We have a lot of long haul runners on the Big Island, but there can only be one Queen, and she is also ours.

Setting up tables and chairs, organizing the food line, Marie Kuramoto might have been mistaken for just another volunteer, which she would say she is, but she is much more than that in the ultra runners’ community.

Kuramoto has more marathons in her, but she has already completed 95, and she is the only woman who has competed in every Hilo marathon. How does that happen? How does one get past the first one?

“My brother was a runner,” she said. “He told me one day he was signing me up, that I could do it.”

“I believed him,” she said. “He was right, I did it and then I knew, I knew what I could do.”

Apparently, that can be all you need to join this long run community, just a little belief?

“If you believe,” Kuramoto said, “you can do anything.”

And then you’re involved.

“Something happens,” said Filiesha LeRand, working at the finish line for Cotter. “When you start off in this, it has a way of opening you up to new things. You bond with these people, you might be running through the night with them, something happens, there’s a bond, it’s just there.”

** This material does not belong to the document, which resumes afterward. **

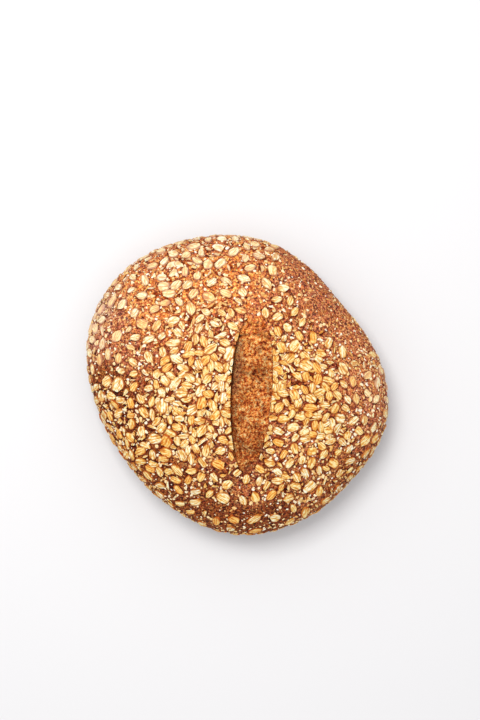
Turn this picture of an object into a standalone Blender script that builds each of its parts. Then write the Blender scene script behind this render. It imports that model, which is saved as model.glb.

The perception from the outside is that ultra marathoners are gluttons for punishment, but to them, because of the distances they run, sometimes they are simply happy gluttons.

Marathons and half-marathons may have cookies, candy, some electrolyte drinks, maybe some oranges.

“This is different,” Cotter said. “In marathons you go from little aid stations, form one to another. Here, and always at the larger ones, it’s almost like going from picnic table to picnic table, they all try to outdo each other with just the kind of food you need and it’s all delicious.”

For no extra charge, you keep the friends and you don’t need to worry about running off the food.